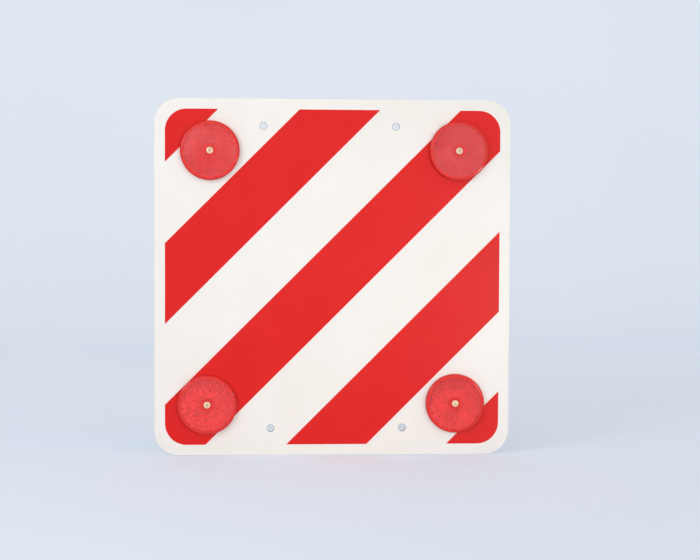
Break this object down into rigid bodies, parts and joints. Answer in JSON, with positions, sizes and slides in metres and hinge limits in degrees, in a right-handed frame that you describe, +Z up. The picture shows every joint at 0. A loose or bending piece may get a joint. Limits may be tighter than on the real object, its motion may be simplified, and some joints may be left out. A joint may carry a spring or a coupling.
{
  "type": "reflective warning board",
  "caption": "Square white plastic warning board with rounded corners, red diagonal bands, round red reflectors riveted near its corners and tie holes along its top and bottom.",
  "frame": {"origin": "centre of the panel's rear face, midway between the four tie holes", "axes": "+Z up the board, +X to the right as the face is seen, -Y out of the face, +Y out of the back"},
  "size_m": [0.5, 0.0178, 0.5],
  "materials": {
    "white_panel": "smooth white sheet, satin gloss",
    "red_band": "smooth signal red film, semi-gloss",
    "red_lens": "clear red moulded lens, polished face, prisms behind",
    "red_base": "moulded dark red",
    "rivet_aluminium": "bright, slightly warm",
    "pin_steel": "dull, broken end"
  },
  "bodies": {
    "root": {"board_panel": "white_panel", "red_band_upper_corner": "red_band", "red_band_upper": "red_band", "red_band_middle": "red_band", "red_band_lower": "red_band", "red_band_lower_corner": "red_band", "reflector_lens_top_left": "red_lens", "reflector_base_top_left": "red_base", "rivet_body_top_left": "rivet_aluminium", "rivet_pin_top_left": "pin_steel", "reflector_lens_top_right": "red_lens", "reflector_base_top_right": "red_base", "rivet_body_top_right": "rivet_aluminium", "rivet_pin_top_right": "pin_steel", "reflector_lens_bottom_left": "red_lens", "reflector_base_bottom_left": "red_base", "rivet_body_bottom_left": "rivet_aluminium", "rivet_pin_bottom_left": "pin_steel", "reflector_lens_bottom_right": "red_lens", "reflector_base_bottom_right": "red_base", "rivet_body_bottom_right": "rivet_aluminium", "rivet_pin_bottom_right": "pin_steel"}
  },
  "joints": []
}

---

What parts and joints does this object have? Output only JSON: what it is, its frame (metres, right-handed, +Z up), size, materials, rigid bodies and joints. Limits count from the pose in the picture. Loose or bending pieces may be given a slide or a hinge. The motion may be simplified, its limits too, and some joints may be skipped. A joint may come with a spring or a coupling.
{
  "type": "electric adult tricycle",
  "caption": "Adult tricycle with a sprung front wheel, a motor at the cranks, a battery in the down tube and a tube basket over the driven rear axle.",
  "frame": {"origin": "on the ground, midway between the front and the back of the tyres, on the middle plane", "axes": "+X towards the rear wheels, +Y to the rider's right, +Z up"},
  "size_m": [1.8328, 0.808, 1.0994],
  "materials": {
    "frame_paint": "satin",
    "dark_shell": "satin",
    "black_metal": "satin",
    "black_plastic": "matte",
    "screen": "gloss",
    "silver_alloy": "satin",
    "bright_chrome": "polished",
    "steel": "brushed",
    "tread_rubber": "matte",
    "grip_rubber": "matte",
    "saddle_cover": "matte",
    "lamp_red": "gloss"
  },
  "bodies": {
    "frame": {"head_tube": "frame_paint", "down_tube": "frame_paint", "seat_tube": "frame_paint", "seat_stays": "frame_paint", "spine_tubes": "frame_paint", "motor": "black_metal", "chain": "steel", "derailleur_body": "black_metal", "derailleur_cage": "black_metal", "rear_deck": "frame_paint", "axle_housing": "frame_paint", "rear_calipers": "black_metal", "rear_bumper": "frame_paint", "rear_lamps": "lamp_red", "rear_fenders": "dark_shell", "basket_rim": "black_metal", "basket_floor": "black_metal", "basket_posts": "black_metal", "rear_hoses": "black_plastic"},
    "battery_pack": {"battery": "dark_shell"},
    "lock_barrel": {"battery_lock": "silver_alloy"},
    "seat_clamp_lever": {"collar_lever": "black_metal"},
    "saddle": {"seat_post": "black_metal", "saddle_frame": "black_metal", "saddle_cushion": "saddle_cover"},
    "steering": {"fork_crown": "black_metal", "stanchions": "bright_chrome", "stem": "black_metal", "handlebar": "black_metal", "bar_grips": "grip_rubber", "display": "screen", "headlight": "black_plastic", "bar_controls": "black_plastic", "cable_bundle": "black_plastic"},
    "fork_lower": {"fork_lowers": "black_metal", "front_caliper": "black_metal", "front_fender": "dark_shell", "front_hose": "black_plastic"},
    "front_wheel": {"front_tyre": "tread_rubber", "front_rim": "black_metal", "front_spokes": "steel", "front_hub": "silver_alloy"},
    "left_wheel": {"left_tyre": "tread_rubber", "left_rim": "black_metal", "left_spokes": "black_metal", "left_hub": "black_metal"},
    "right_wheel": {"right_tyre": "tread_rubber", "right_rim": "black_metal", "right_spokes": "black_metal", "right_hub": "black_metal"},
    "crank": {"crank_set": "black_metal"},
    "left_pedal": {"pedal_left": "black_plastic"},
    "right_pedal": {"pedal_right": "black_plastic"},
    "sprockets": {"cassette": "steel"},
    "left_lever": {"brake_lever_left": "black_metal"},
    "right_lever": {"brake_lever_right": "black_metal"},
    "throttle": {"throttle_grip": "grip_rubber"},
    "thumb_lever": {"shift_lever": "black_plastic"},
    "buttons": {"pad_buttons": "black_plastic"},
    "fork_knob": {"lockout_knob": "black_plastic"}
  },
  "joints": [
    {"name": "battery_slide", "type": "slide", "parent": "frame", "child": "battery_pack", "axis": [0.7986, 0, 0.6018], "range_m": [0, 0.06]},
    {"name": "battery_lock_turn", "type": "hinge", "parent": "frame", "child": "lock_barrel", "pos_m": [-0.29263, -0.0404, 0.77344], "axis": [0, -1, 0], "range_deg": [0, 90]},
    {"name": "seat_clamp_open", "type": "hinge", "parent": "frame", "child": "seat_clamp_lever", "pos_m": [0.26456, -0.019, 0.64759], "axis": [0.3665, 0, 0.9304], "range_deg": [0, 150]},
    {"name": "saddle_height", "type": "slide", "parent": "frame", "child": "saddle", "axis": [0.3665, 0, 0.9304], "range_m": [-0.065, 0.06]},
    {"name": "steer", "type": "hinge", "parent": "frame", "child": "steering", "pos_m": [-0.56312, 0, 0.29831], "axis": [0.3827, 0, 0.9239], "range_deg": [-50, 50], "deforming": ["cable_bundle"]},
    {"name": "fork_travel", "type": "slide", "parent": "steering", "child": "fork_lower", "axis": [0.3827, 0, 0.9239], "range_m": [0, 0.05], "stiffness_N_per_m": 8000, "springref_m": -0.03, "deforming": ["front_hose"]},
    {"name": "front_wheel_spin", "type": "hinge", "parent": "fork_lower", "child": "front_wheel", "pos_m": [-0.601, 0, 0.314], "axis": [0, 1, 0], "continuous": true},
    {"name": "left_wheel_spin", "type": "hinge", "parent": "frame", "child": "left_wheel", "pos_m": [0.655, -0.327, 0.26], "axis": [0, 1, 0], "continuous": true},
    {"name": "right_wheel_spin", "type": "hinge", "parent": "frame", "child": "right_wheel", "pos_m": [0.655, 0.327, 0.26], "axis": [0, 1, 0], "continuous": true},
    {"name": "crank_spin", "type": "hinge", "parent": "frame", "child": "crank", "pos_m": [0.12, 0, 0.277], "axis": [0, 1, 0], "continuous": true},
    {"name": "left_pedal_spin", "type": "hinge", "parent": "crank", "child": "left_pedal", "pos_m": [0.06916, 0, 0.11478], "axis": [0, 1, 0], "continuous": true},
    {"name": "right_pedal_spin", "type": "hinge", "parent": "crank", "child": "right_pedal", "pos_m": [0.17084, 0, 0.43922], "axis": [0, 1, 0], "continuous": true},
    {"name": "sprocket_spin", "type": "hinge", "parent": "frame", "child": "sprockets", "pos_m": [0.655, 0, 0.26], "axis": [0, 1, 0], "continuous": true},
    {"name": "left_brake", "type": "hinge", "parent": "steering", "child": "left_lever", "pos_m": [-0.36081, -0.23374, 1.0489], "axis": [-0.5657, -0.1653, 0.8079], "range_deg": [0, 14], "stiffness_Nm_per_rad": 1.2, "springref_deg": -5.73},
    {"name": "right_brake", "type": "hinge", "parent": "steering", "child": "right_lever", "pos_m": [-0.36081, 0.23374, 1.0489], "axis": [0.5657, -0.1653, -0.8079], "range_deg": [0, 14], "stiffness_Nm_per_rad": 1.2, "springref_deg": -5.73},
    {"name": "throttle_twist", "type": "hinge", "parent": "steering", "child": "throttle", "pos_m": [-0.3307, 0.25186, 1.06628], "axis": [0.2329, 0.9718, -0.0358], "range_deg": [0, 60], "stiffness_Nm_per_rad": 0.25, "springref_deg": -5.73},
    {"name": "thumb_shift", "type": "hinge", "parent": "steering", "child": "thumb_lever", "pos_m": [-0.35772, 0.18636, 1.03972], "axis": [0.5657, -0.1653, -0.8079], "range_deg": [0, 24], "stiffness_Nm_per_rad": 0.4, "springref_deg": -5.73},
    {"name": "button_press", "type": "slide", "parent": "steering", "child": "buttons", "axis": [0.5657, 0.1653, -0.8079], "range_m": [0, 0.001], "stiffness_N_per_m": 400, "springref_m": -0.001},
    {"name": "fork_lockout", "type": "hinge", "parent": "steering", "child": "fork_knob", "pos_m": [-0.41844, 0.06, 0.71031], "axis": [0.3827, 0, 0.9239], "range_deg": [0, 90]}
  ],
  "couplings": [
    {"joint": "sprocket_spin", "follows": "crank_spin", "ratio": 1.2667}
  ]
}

---

Copy each line above that contains the string "JSON".

Break this object down into rigid bodies, parts and joints. Answer in JSON, with positions, sizes and slides in metres and hinge limits in degrees, in a right-handed frame that you describe, +Z up. The picture shows every joint at 0. A loose or bending piece may get a joint. Limits may be tighter than on the real object, its motion may be simplified, and some joints may be left out. A joint may carry a spring or a coupling.
What parts and joints does this object have? Output only JSON: what it is, its frame (metres, right-handed, +Z up), size, materials, rigid bodies and joints. Limits count from the pose in the picture. Loose or bending pieces may be given a slide or a hinge. The motion may be simplified, its limits too, and some joints may be skipped. A joint may come with a spring or a coupling.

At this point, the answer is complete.